In a career spanning nearly four decades, the musically multilingual San Francisco native has collaborated with a dazzling array of artists as a composer, arranger, first-call freelancer and studio ace, including Count Basie, Ray Charles, Joe Henderson, Celine Dion, Carlos Santana, Lionel Hampton, Earth, Wind & Fire, Sonny Rollins, Pearl Bailey, Aretha Franklin, Tito Puente, Lena Horne, Stevie Wonder, John Lee Hooker, Earl “Fatha” Hines and Kronos Quartet cellist Jean Jeanrenaud. One of his generation’s most eloquent trombonists, Wallace has been named in DownBeat critics and readers polls as a leading force on the horn. Known to many as “The Doctor” for his production skills, he is also a lauded composer who received a jazz composition NEA grant to compose “Digging Up the Roots,” a three-part suite reflecting the diverse musical cultures of the Bay Area. He is also active as an educator, and his own teachers included Julian Priester, Bobby Hutcherson and Will Sudmeier. But in recent years he’s poured a good deal of his creative energy into his label Patois Records, creating a rapidly growing catalog of acclaimed CDs. While producing celebrated sessions by rising jazz singer Kristina and the amazing Judeo-Latin jazz vocalist Kat Parra, he’s released a series of brilliant albums documenting his own music, starting with the straight ahead tour de force “Dedications” and the pan-Caribbean manifesto “The Reckless Search for Beauty,” released simultaneously in 2006. With his sixth album for Patois To Hear From There,” Wallace continues to set a daunting standard as a Latin jazz visionary.

The Cuban-born vocalist and Santería priestess Bobi Céspedes summons the spirits of her ancestors with every tune, whether she’s singing in Spanish, English or the Yoruban language Lucumi. Since settling in the Bay Area in 1969, she has been a leading force in bringing Cuban roots music to the region, particularly with the celebrated band Conjunto Céspedes that she founded with her brother Luis and nephew Guillermo. She gained attention outside of Latin music circles as part of Grateful Dead drummer Mickey Hart’s Planet Drum and Bembé Orisha projects. With her deep, resonant voice and captivating stage presence, she’s a direct link between the new world and the old as she belts out son, rumba, boleros and Yoruba incantations. Always open to new sounds, Céspedes looks for connections between the African-derived music of her childhood and the African-American music that she absorbed living in Oakland. The styles all came together on her gorgeous 2002 Six Degrees Records release “Rezos.” Her latest album “Patakin” is a sensual session focusing on classic boleros.
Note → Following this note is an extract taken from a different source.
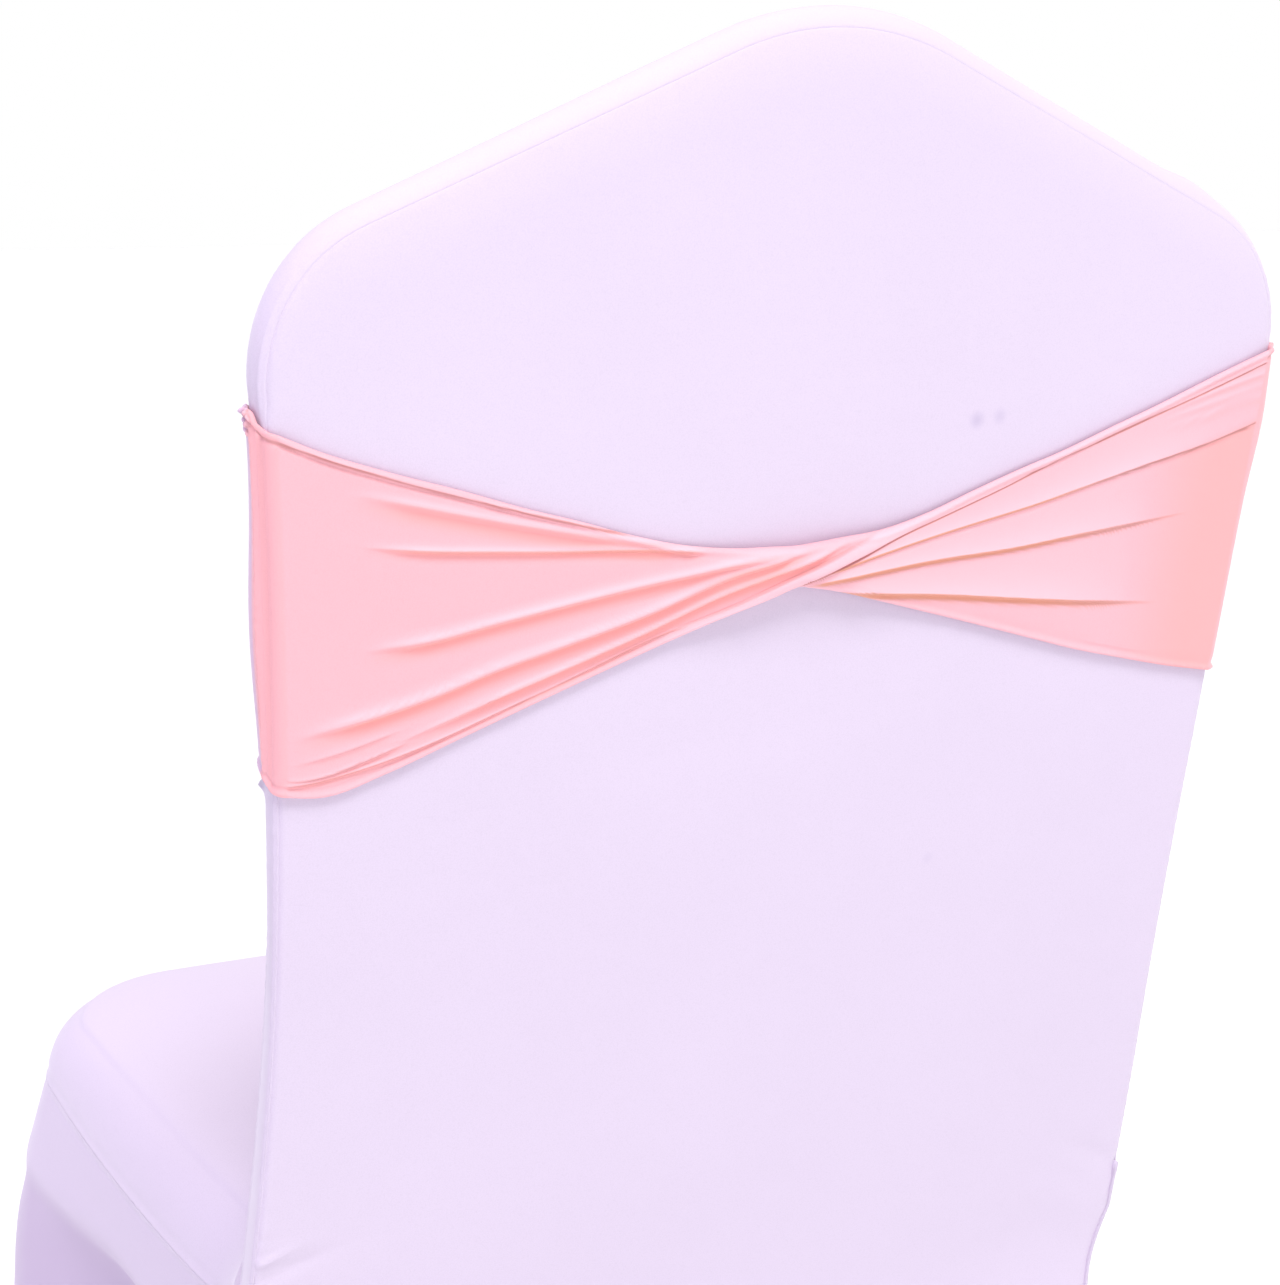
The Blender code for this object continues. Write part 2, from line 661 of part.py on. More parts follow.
def main():
    clear_scene()
    make_back_panel(cloth_finish("back_panel_cloth", COVER_COLOUR, COVER_ROUGHNESS))
    make_front_panel(cloth_finish("front_panel_cloth", COVER_COLOUR, COVER_ROUGHNESS))
    make_back_gusset(cloth_finish("back_gusset_cloth", COVER_COLOUR, COVER_ROUGHNESS))
    make_seat_panel(cloth_finish("seat_panel_cloth", COVER_COLOUR, COVER_ROUGHNESS))
    make_seat_skirt(cloth_finish("seat_skirt_cloth", COVER_COLOUR, COVER_ROUGHNESS))
    make_sash_band(cloth_finish("sash_cloth", SASH_COLOUR, SASH_ROUGHNESS))


main()
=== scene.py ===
"""Visual model of the stretch chair cover and its twisted sash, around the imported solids.

Every sheet is built on the solids' own lines with finer steps, and gets its seams, puckers,
creases and rolled hems here. Heights are above the waist; MOUNT moves them to the row's frame.
"""
import math

import bpy
import numpy as np
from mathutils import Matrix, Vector


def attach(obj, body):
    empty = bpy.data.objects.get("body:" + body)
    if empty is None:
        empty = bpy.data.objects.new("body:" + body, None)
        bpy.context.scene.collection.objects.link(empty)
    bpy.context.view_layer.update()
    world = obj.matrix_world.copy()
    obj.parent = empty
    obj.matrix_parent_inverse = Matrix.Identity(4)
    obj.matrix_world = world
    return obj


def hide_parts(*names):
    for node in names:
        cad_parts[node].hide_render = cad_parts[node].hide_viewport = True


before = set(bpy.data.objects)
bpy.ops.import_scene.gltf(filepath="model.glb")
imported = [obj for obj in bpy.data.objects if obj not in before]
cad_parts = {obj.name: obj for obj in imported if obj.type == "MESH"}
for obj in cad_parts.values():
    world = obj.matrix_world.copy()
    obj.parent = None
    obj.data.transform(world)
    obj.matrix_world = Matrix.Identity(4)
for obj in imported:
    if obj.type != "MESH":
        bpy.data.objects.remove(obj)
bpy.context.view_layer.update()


def table(columns, *rows):
    """Rows of values under named columns."""
    return [dict(zip(columns.split(), row)) for row in rows]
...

New Orleans native Kenny Washington is a virtuoso jazz vocalist of the first order, with scintillating scatting technique and spot-on intonation. After a nine-year stint in the U.S. Navy Band that found Washington performing throughout globe, he settled in the San Francisco Bay Area and began performing and recording in various jazz clubs. He appeared in Roy Nathanson’s off-Broadway production “Fire at Keaton’s Bar and Grill” which ran in London and New York with a cast including Elvis Costello and Deborah Harry. He’s gained national attention in recent years through his work with vibraphone master Joe Locke, who brought Washington to New York for a weeklong run at Jazz at Lincoln Center’s prestigious Dizzy’s Club Coca-Cola, and featured the singer on his critically praised E1 Entertainment album “For the Love of You.” It’s a stunning performance that fully justifies Locke’s declaration: “Kenny’s one of the very greatest living male vocalists, without a doubt.”